#### Data extract

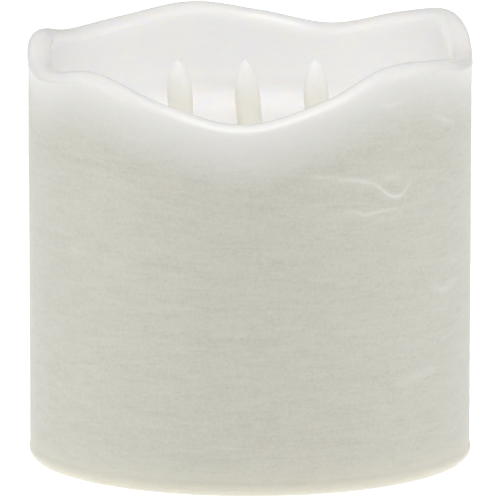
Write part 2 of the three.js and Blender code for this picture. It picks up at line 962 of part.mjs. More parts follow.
const wireEnd = LED_BOARD_TOP - BOARD_THICKNESS - GAP;
add(
  candle,
  "led_wire_positive",
  wire([
    [-3, -54.5, seat],
    [-3.5, -55, 18],
    [-10, -57, 36],
    [-22, -56, 60],
    [-29, -51, 82],
    [-31, -34, 94],
    [-31, -14, 97.5],
    [-28.5, -4, 98.6],
    [-28.5, -3, wireEnd - 0.8],
    [-28.5, -3, wireEnd],
  ]),
  "red",
);
add(
  candle,
  "led_wire_negative",
  wire([
    [4, -54.5, seat],
    [4.5, -55.5, 18],
    [-4, -58.5, 36],
    [-16, -58.5, 58],
    [-24, -54, 80],
    [-26, -36, 93],
    [-25, -14, 97],
    [-17.5, 1, 98.6],
    [-16.5, 3, wireEnd - 0.8],
    [-16.5, 3, wireEnd],
  ]),
  "black",
);
add(
  candle,
  "battery_wire_positive",
  wire([
    [-CELL_PITCH, -35, 27.6],
    [-CELL_PITCH, -37, 29],
    [-26, -42, 29],
    [-21.5, -51, 22],
    [-20, -53.8, seat + 4],
    [-20, -54, seat],
  ]),
  "red",
);
add(
  candle,
  "battery_wire_negative",
  wire([
    [CELL_PITCH, 35, 27.6],
    [CELL_PITCH, 36.5, 31],
    [26.5, 32, 36.5],
    [24, 14, 37],
    [21, -10, 37],
    [17, -29, 36],
    [12, -39, 28],
    [10, -46.5, 19],
    [9.5, -50.6, seat + 3],
    [9.5, -51, seat],
  ]),
  "black",
);

export default candle;
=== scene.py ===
"""Looks of a wide wax pillar candle with three LED flame tips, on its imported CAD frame. Metres."""

import math

import bpy
import numpy as np
from mathutils import Matrix, Vector, noise


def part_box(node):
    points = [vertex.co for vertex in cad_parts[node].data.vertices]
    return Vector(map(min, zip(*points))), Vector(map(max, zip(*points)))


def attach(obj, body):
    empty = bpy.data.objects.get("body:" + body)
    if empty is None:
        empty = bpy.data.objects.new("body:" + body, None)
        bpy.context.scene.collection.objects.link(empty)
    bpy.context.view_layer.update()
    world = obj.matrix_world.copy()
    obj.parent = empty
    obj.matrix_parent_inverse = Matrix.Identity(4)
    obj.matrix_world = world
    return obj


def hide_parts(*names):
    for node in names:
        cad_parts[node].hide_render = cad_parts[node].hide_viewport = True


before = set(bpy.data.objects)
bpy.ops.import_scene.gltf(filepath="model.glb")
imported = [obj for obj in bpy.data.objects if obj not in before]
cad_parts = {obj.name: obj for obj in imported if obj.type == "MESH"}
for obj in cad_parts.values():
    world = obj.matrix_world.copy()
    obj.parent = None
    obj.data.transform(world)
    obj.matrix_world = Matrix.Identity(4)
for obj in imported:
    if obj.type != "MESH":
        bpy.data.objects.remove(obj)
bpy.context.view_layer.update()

MM = 0.001

# Camera: in front of the candle and a little above it
CAMERA_DISTANCE = 2.2
CAMERA_ELEVATION = math.radians(9.53)
CAMERA_TARGET = Vector((0, 0, 0.0712))
CAMERA_LENS = 468
SENSOR_WIDTH = 36

# Wax body, as in the CAD
WAX_LOW, WAX_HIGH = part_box("wax_body")
WAX_RADIUS = WAX_HIGH.x
WAX_WALL = 8 * MM
WAX_BOTTOM = WAX_LOW.z
FOOT_ROUND = 3.5 * MM
LIP_RADIUS = 4 * MM
DECK_TOP = 112 * MM
DECK_UNDERSIDE = 107 * MM
DECK_FILLET = 7 * MM
CAD_SEGMENTS = 80  # round the CAD's rim

# Flames
FLAME_RADIUS = 4.3 * MM
FLAME_HEIGHT = 24 * MM
FLAME_TAPER = 13.5 * MM
FLAME_WALL = 1.2 * MM
FLAME_HOLLOW_TOP = 17 * MM
FLAME_HOLE = 4.5 * MM
FLAMES = {
    "left": (-23 * MM, math.radians(3)),
    "centre": (0.0, math.radians(4)),
    "right": (23 * MM, math.radians(3)),
}

# Soft runs of wax on the outside, as (angle in degrees, height in mm) along each crest,
# then the crest's height and width in mm.
WAX_RUNS = [
    ([(284, 108), (301, 104.5), (308, 99.3), (312, 99.4), (316, 104)], 0.42, 0.55),
    ([(305, 105.8), (312, 105.2)], 0.26, 0.45),
    ([(294, 96.6), (300, 93.9), (306, 94.6), (318, 95.4)], 0.3, 0.5),
    ([(304, 130), (308.6, 129.3), (314, 131.4)], 0.24, 0.5),
    ([(324, 124.3), (328.5, 122), (336, 119.8)], 0.24, 0.45),
    ([(322, 69), (327.5, 64.8), (333, 65.1), (340, 67)], 0.28, 0.5),
    ([(309, 35.6), (318, 37.2), (328, 39)], 0.24, 0.55),
    ([(60, 112), (72, 107), (80, 108.5)], 0.3, 0.55),
    ([(104, 74), (112, 70.5), (124, 72)], 0.26, 0.5),
    ([(140, 118), (146, 112), (153, 113)], 0.3, 0.55),
    ([(20, 88), (31, 84), (38, 85.5)], 0.26, 0.5),
]
HIGHEST_RUN = max(crest for _, crest, _ in WAX_RUNS)
RUN_SWELL = 4  # times the crest's width
CREST_SHARE, SWELL_SHARE = 0.65, 0.35  # of a run's height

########

§ Task instructions:
Extract all the material, leaving every line as it is.

§ Response to this task:
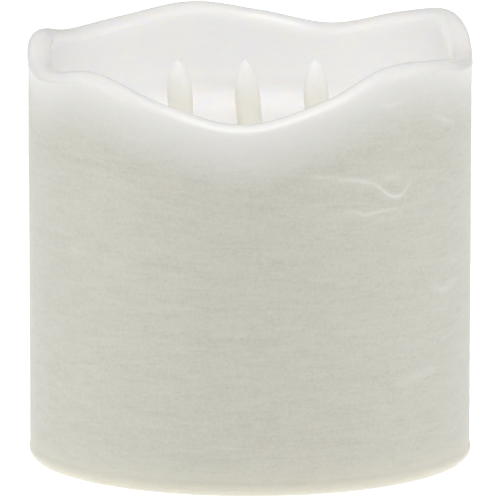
Write part 2 of the three.js and Blender code for this picture. It picks up at line 962 of part.mjs. More parts follow.
const wireEnd = LED_BOARD_TOP - BOARD_THICKNESS - GAP;
add(
  candle,
  "led_wire_positive",
  wire([
    [-3, -54.5, seat],
    [-3.5, -55, 18],
    [-10, -57, 36],
    [-22, -56, 60],
    [-29, -51, 82],
    [-31, -34, 94],
    [-31, -14, 97.5],
    [-28.5, -4, 98.6],
    [-28.5, -3, wireEnd - 0.8],
    [-28.5, -3, wireEnd],
  ]),
  "red",
);
add(
  candle,
  "led_wire_negative",
  wire([
    [4, -54.5, seat],
    [4.5, -55.5, 18],
    [-4, -58.5, 36],
    [-16, -58.5, 58],
    [-24, -54, 80],
    [-26, -36, 93],
    [-25, -14, 97],
    [-17.5, 1, 98.6],
    [-16.5, 3, wireEnd - 0.8],
    [-16.5, 3, wireEnd],
  ]),
  "black",
);
add(
  candle,
  "battery_wire_positive",
  wire([
    [-CELL_PITCH, -35, 27.6],
    [-CELL_PITCH, -37, 29],
    [-26, -42, 29],
    [-21.5, -51, 22],
    [-20, -53.8, seat + 4],
    [-20, -54, seat],
  ]),
  "red",
);
add(
  candle,
  "battery_wire_negative",
  wire([
    [CELL_PITCH, 35, 27.6],
    [CELL_PITCH, 36.5, 31],
    [26.5, 32, 36.5],
    [24, 14, 37],
    [21, -10, 37],
    [17, -29, 36],
    [12, -39, 28],
    [10, -46.5, 19],
    [9.5, -50.6, seat + 3],
    [9.5, -51, seat],
  ]),
  "black",
);

export default candle;
=== scene.py ===
"""Looks of a wide wax pillar candle with three LED flame tips, on its imported CAD frame. Metres."""

import math

import bpy
import numpy as np
from mathutils import Matrix, Vector, noise


def part_box(node):
    points = [vertex.co for vertex in cad_parts[node].data.vertices]
    return Vector(map(min, zip(*points))), Vector(map(max, zip(*points)))


def attach(obj, body):
    empty = bpy.data.objects.get("body:" + body)
    if empty is None:
        empty = bpy.data.objects.new("body:" + body, None)
        bpy.context.scene.collection.objects.link(empty)
    bpy.context.view_layer.update()
    world = obj.matrix_world.copy()
    obj.parent = empty
    obj.matrix_parent_inverse = Matrix.Identity(4)
    obj.matrix_world = world
    return obj


def hide_parts(*names):
    for node in names:
        cad_parts[node].hide_render = cad_parts[node].hide_viewport = True


before = set(bpy.data.objects)
bpy.ops.import_scene.gltf(filepath="model.glb")
imported = [obj for obj in bpy.data.objects if obj not in before]
cad_parts = {obj.name: obj for obj in imported if obj.type == "MESH"}
for obj in cad_parts.values():
    world = obj.matrix_world.copy()
    obj.parent = None
    obj.data.transform(world)
    obj.matrix_world = Matrix.Identity(4)
for obj in imported:
    if obj.type != "MESH":
        bpy.data.objects.remove(obj)
bpy.context.view_layer.update()

MM = 0.001

# Camera: in front of the candle and a little above it
CAMERA_DISTANCE = 2.2
CAMERA_ELEVATION = math.radians(9.53)
CAMERA_TARGET = Vector((0, 0, 0.0712))
CAMERA_LENS = 468
SENSOR_WIDTH = 36

# Wax body, as in the CAD
WAX_LOW, WAX_HIGH = part_box("wax_body")
WAX_RADIUS = WAX_HIGH.x
WAX_WALL = 8 * MM
WAX_BOTTOM = WAX_LOW.z
FOOT_ROUND = 3.5 * MM
LIP_RADIUS = 4 * MM
DECK_TOP = 112 * MM
DECK_UNDERSIDE = 107 * MM
DECK_FILLET = 7 * MM
CAD_SEGMENTS = 80  # round the CAD's rim

# Flames
FLAME_RADIUS = 4.3 * MM
FLAME_HEIGHT = 24 * MM
FLAME_TAPER = 13.5 * MM
FLAME_WALL = 1.2 * MM
FLAME_HOLLOW_TOP = 17 * MM
FLAME_HOLE = 4.5 * MM
FLAMES = {
    "left": (-23 * MM, math.radians(3)),
    "centre": (0.0, math.radians(4)),
    "right": (23 * MM, math.radians(3)),
}

# Soft runs of wax on the outside, as (angle in degrees, height in mm) along each crest,
# then the crest's height and width in mm.
WAX_RUNS = [
    ([(284, 108), (301, 104.5), (308, 99.3), (312, 99.4), (316, 104)], 0.42, 0.55),
    ([(305, 105.8), (312, 105.2)], 0.26, 0.45),
    ([(294, 96.6), (300, 93.9), (306, 94.6), (318, 95.4)], 0.3, 0.5),
    ([(304, 130), (308.6, 129.3), (314, 131.4)], 0.24, 0.5),
    ([(324, 124.3), (328.5, 122), (336, 119.8)], 0.24, 0.45),
    ([(322, 69), (327.5, 64.8), (333, 65.1), (340, 67)], 0.28, 0.5),
    ([(309, 35.6), (318, 37.2), (328, 39)], 0.24, 0.55),
    ([(60, 112), (72, 107), (80, 108.5)], 0.3, 0.55),
    ([(104, 74), (112, 70.5), (124, 72)], 0.26, 0.5),
    ([(140, 118), (146, 112), (153, 113)], 0.3, 0.55),
    ([(20, 88), (31, 84), (38, 85.5)], 0.26, 0.5),
]
HIGHEST_RUN = max(crest for _, crest, _ in WAX_RUNS)
RUN_SWELL = 4  # times the crest's width
CREST_SHARE, SWELL_SHARE = 0.65, 0.35  # of a run's height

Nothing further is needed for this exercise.